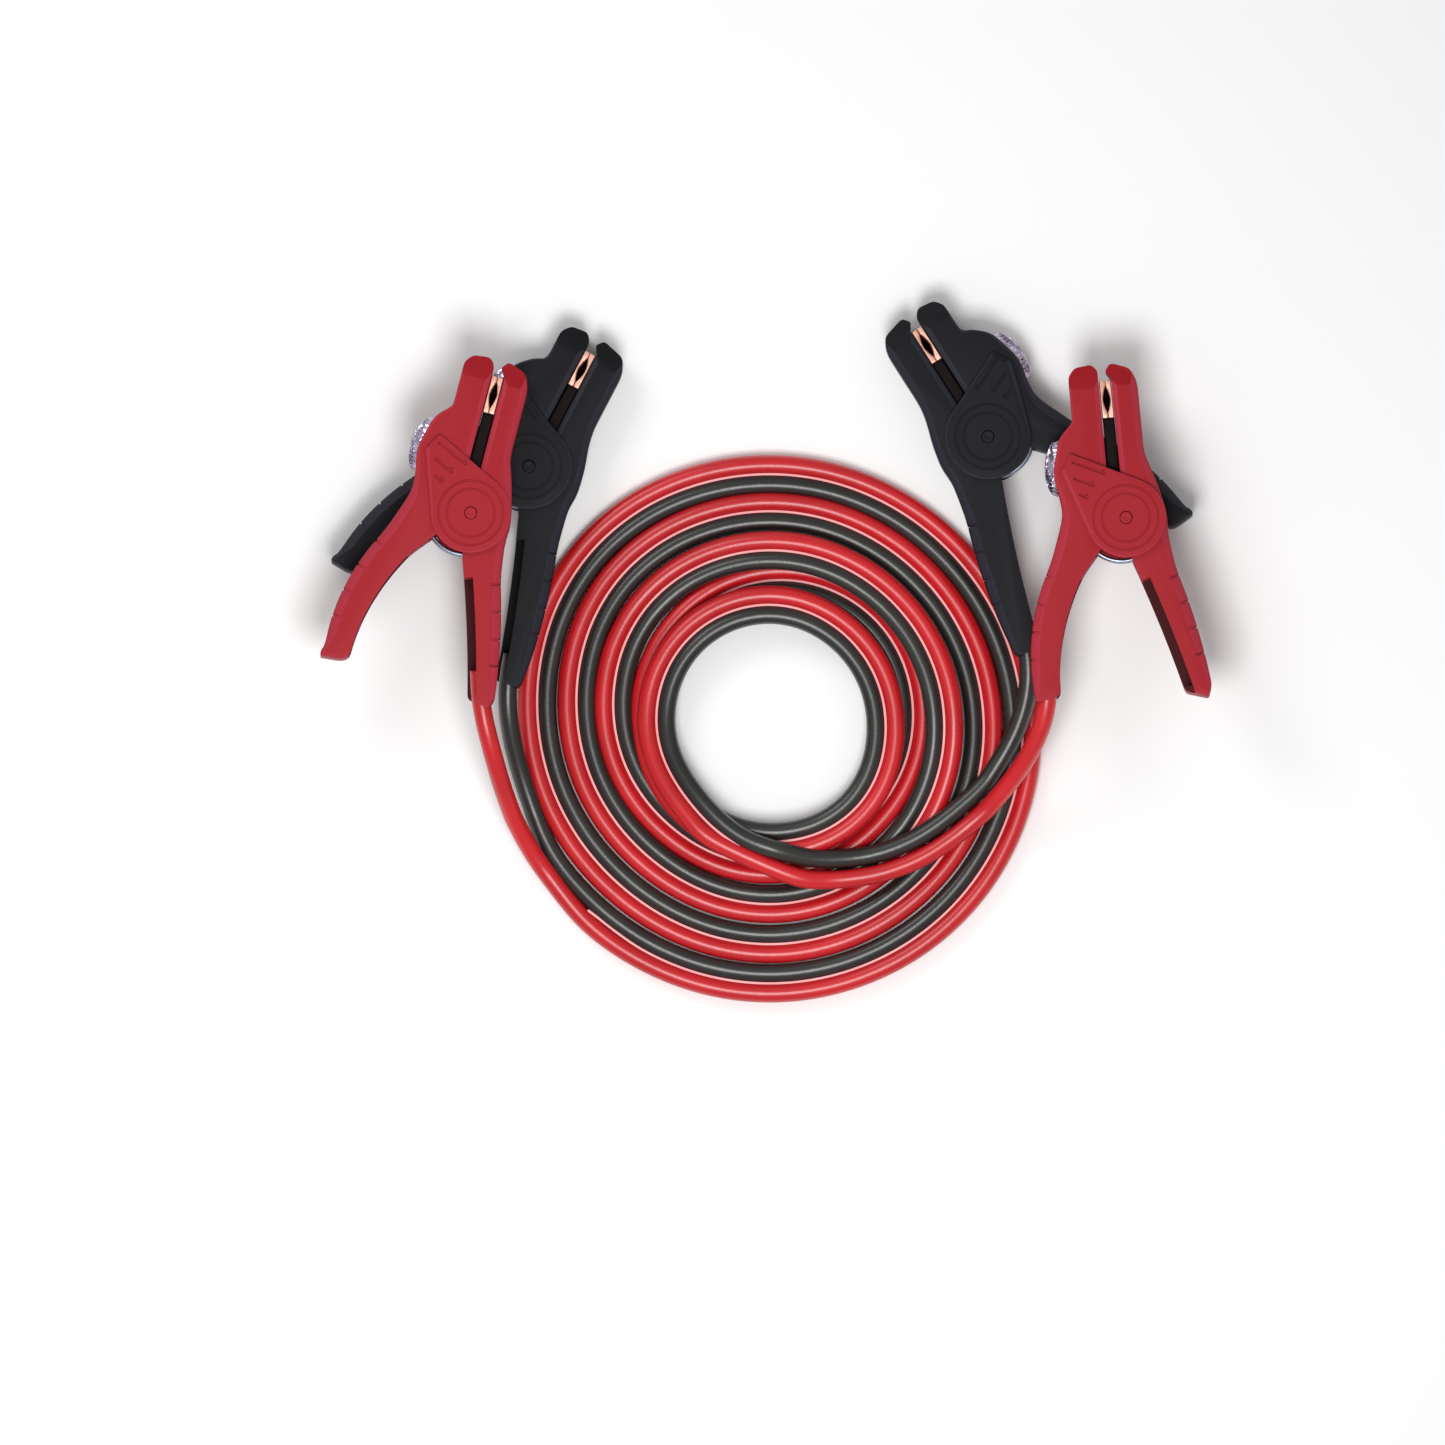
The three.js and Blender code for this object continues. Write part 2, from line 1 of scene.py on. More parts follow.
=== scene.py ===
# Car jumper cable: a coiled twin cable with four spring clamps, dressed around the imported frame.
import json
import math
import bpy
import numpy as np
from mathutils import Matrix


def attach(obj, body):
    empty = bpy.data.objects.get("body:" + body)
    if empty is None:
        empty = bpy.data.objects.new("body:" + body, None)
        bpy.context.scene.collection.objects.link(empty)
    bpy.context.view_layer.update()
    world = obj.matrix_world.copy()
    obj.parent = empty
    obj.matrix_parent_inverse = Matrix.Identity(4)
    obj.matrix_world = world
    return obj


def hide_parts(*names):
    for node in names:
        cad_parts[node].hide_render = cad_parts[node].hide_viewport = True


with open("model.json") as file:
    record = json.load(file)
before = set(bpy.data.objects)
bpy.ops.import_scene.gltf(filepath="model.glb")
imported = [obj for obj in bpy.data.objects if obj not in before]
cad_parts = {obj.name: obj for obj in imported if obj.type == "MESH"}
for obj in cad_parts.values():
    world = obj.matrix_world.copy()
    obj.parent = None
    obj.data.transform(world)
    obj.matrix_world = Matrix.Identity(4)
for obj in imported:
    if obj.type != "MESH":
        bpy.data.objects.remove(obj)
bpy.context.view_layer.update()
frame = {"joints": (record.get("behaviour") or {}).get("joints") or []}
mm = 0.001  # the shapes below are worked out in millimetres

# Straight down on the cable, as photographed: plan centre and height of the view
photoView = {"centre": (-22.545, -108.213), "height": 722.5, "lift": 900.0}

# Where the clamps lie: turn is in plan from jaws along +Y, and all share one slope about X
clampSlope = -4.2
clampPlaces = {
    "black_left": {"colour": "black", "turn": -27.6, "flipped": False, "cableHalf": "A"},
    "black_right": {"colour": "black", "turn": 32.6, "flipped": True, "cableHalf": "A"},
    "red_left": {"colour": "red", "turn": -14.6, "flipped": False, "cableHalf": "A"},
    "red_right": {"colour": "red", "turn": 5.4, "flipped": False, "cableHalf": "B"},
}
clampSizes = {
    "red": {
        "discRadius": 20.0, "slitX": -4.1, "jawReach": 78.4, "jawWidthA": 12.8, "shoulder": 20.7,
        "handleA": {"root": (9.8, -18), "reach": 88, "spread": 28.2, "bow": 1.6,
                    "rootHalf": 9.2, "endHalf": 6.8, "slant": 5.4},
        "handleB": {"root": (-25.4, -12), "reach": 87, "spread": 47, "bow": 7.2,
                    "rootHalf": 8.6, "endHalf": 6.4, "slant": 0},
    },
    "black": {
        "discRadius": 21.5, "slitX": 0.9, "jawReach": 73.4, "jawWidthA": 15.6, "shoulder": 27.6,
        "handleA": {"root": (15.6, -18), "reach": 100, "spread": 40.6, "bow": 2.4,
                    "rootHalf": 10.6, "endHalf": 6.6, "slant": 2.4},
        "handleB": {"root": (-25.4, -12), "reach": 88, "spread": 58, "bow": 7.2,
                    "rootHalf": 9, "endHalf": 6.4, "slant": 0},
    },
}


# Meshes from numpy grids

def gridFaces(rows, columns, closeRows=False, closeColumns=False):
    # Quads of a grid of rows x columns points, in row order. A closed direction joins its last
    # line to its first.
    r = np.arange(rows if closeRows else rows - 1)
    c = np.arange(columns if closeColumns else columns - 1)
    r, c = np.meshgrid(r, c, indexing="ij")
    r2, c2 = (r + 1) % rows, (c + 1) % columns
    quads = np.stack([r * columns + c, r * columns + c2, r2 * columns + c2, r2 * columns + c], axis=-1)
    return quads.reshape(-1, 4)


def makePiece(name, points, faces, material, smooth=True):
    # A mesh object from points in millimetres; faces is a list of index rows of any length.
    mesh = bpy.data.meshes.new(name)
    mesh.from_pydata((np.asarray(points) * mm).tolist(), [], [list(map(int, f)) for f in faces])
    mesh.materials.append(material)
    mesh.polygons.foreach_set("use_smooth", np.full(len(mesh.polygons), smooth))
    mesh.update()
    piece = bpy.data.objects.new(name, mesh)
    bpy.context.scene.collection.objects.link(piece)
    return piece


# Curves

def catmull(points, steps):
    # Catmull-Rom line through the points, with the given number of steps for each span.
    p = np.asarray(points, float)
    p = np.vstack([2 * p[0] - p[1], p, 2 * p[-1] - p[-2]])
    t = np.linspace(0, 1, steps, endpoint=False)[None, :, None]
    a, b, c, d = (p[i:len(p) - 3 + i, None, :] for i in range(4))
    line = 0.5 * (2 * b + (c - a) * t + (2 * a - 5 * b + 4 * c - d) * t**2 + (3 * b - a - 3 * c + d) * t**3)
    return np.vstack([line.reshape(-1, p.shape[1]), p[-2]])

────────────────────

TASK:
Write out all the lines again, exactly as they are.

THE OUTPUT:
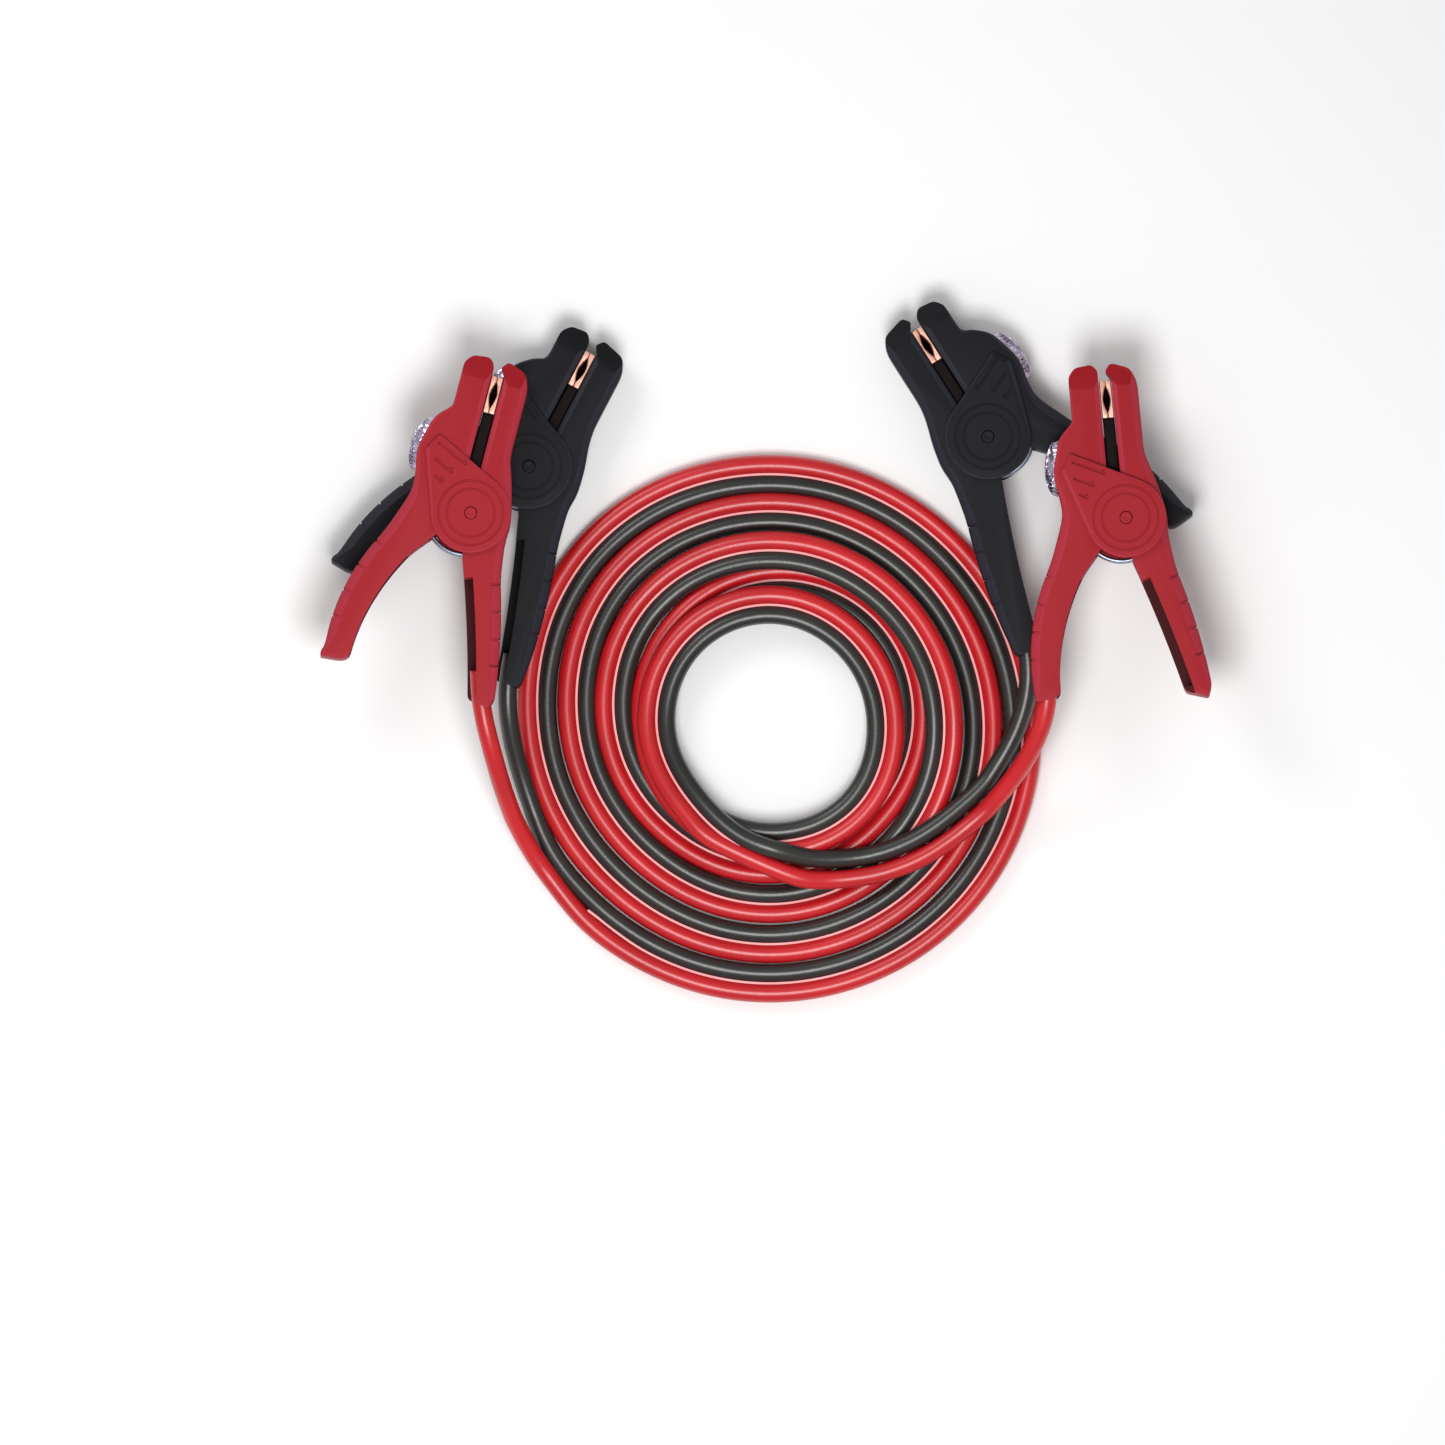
The three.js and Blender code for this object continues. Write part 2, from line 1 of scene.py on. More parts follow.
=== scene.py ===
# Car jumper cable: a coiled twin cable with four spring clamps, dressed around the imported frame.
import json
import math
import bpy
import numpy as np
from mathutils import Matrix


def attach(obj, body):
    empty = bpy.data.objects.get("body:" + body)
    if empty is None:
        empty = bpy.data.objects.new("body:" + body, None)
        bpy.context.scene.collection.objects.link(empty)
    bpy.context.view_layer.update()
    world = obj.matrix_world.copy()
    obj.parent = empty
    obj.matrix_parent_inverse = Matrix.Identity(4)
    obj.matrix_world = world
    return obj


def hide_parts(*names):
    for node in names:
        cad_parts[node].hide_render = cad_parts[node].hide_viewport = True


with open("model.json") as file:
    record = json.load(file)
before = set(bpy.data.objects)
bpy.ops.import_scene.gltf(filepath="model.glb")
imported = [obj for obj in bpy.data.objects if obj not in before]
cad_parts = {obj.name: obj for obj in imported if obj.type == "MESH"}
for obj in cad_parts.values():
    world = obj.matrix_world.copy()
    obj.parent = None
    obj.data.transform(world)
    obj.matrix_world = Matrix.Identity(4)
for obj in imported:
    if obj.type != "MESH":
        bpy.data.objects.remove(obj)
bpy.context.view_layer.update()
frame = {"joints": (record.get("behaviour") or {}).get("joints") or []}
mm = 0.001  # the shapes below are worked out in millimetres

# Straight down on the cable, as photographed: plan centre and height of the view
photoView = {"centre": (-22.545, -108.213), "height": 722.5, "lift": 900.0}

# Where the clamps lie: turn is in plan from jaws along +Y, and all share one slope about X
clampSlope = -4.2
clampPlaces = {
    "black_left": {"colour": "black", "turn": -27.6, "flipped": False, "cableHalf": "A"},
    "black_right": {"colour": "black", "turn": 32.6, "flipped": True, "cableHalf": "A"},
    "red_left": {"colour": "red", "turn": -14.6, "flipped": False, "cableHalf": "A"},
    "red_right": {"colour": "red", "turn": 5.4, "flipped": False, "cableHalf": "B"},
}
clampSizes = {
    "red": {
        "discRadius": 20.0, "slitX": -4.1, "jawReach": 78.4, "jawWidthA": 12.8, "shoulder": 20.7,
        "handleA": {"root": (9.8, -18), "reach": 88, "spread": 28.2, "bow": 1.6,
                    "rootHalf": 9.2, "endHalf": 6.8, "slant": 5.4},
        "handleB": {"root": (-25.4, -12), "reach": 87, "spread": 47, "bow": 7.2,
                    "rootHalf": 8.6, "endHalf": 6.4, "slant": 0},
    },
    "black": {
        "discRadius": 21.5, "slitX": 0.9, "jawReach": 73.4, "jawWidthA": 15.6, "shoulder": 27.6,
        "handleA": {"root": (15.6, -18), "reach": 100, "spread": 40.6, "bow": 2.4,
                    "rootHalf": 10.6, "endHalf": 6.6, "slant": 2.4},
        "handleB": {"root": (-25.4, -12), "reach": 88, "spread": 58, "bow": 7.2,
                    "rootHalf": 9, "endHalf": 6.4, "slant": 0},
    },
}


# Meshes from numpy grids

def gridFaces(rows, columns, closeRows=False, closeColumns=False):
    # Quads of a grid of rows x columns points, in row order. A closed direction joins its last
    # line to its first.
    r = np.arange(rows if closeRows else rows - 1)
    c = np.arange(columns if closeColumns else columns - 1)
    r, c = np.meshgrid(r, c, indexing="ij")
    r2, c2 = (r + 1) % rows, (c + 1) % columns
    quads = np.stack([r * columns + c, r * columns + c2, r2 * columns + c2, r2 * columns + c], axis=-1)
    return quads.reshape(-1, 4)


def makePiece(name, points, faces, material, smooth=True):
    # A mesh object from points in millimetres; faces is a list of index rows of any length.
    mesh = bpy.data.meshes.new(name)
    mesh.from_pydata((np.asarray(points) * mm).tolist(), [], [list(map(int, f)) for f in faces])
    mesh.materials.append(material)
    mesh.polygons.foreach_set("use_smooth", np.full(len(mesh.polygons), smooth))
    mesh.update()
    piece = bpy.data.objects.new(name, mesh)
    bpy.context.scene.collection.objects.link(piece)
    return piece


# Curves

def catmull(points, steps):
    # Catmull-Rom line through the points, with the given number of steps for each span.
    p = np.asarray(points, float)
    p = np.vstack([2 * p[0] - p[1], p, 2 * p[-1] - p[-2]])
    t = np.linspace(0, 1, steps, endpoint=False)[None, :, None]
    a, b, c, d = (p[i:len(p) - 3 + i, None, :] for i in range(4))
    line = 0.5 * (2 * b + (c - a) * t + (2 * a - 5 * b + 4 * c - d) * t**2 + (3 * b - a - 3 * c + d) * t**3)
    return np.vstack([line.reshape(-1, p.shape[1]), p[-2]])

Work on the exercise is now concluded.